An overclock of 1866 from 1600 is very feasible, but I'd recommend you set your memory to 1600 if you're not going to bench test it. Unless you only have games on this system, in which case game stable sounds fine.
 
That does seem odd, but in the last Windows update they messed around with the hardware section, even added a temperature report for the GPU, so it's possible you got caught up in that? I'd be surprised if it was really running at only 800 because even though DDR3 supports this speed, the default for most DDR3 motherboards and memory is 1333.

If it really was running at only 800 then it could explain the poor performance.
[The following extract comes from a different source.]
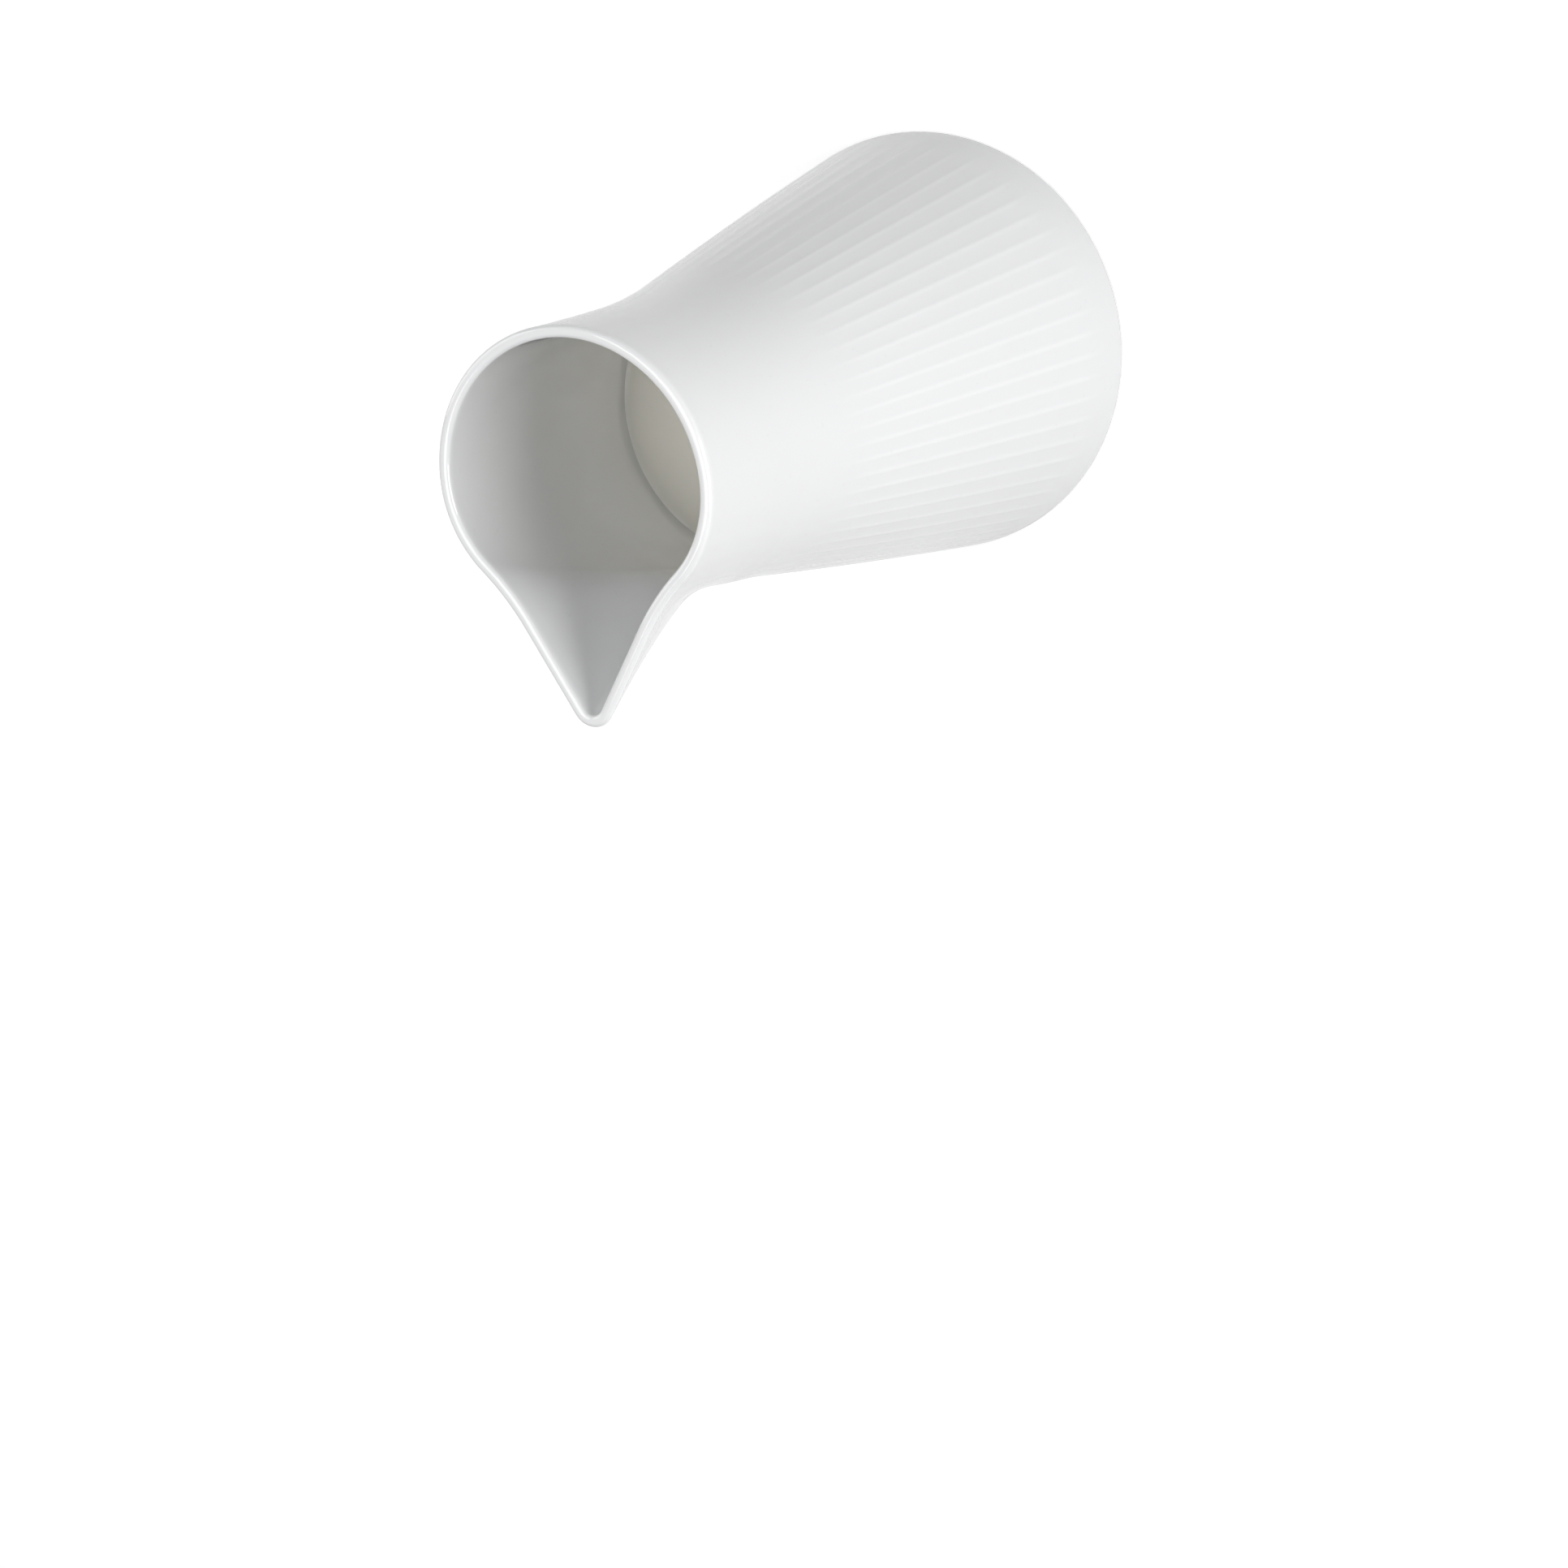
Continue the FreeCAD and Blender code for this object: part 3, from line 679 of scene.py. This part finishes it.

An overclock of 1866 from 1600 is very feasible, but I'd recommend you set your memory to 1600 if you're not going to bench test it. Unless you only have games on this system, in which case game stable sounds fine.

yeah my games required a lot of faffing around to run nicely and now it seems to be pretty good. I don’t do anything else on it other than game and watch stuff anyway. Had no issues still and it’s been a few days. And possible that an update or something messed it up, or it could’ve been set incorrectly from the get-go, I’ve literally never tried it before. I just wanted to play Warzone with it not looking terrible so I was looking up all different ways and came across a similar post about RAM and that’s when I checked mine. It definitely said 800mhz in performance & bios and now says 1866mhz in both.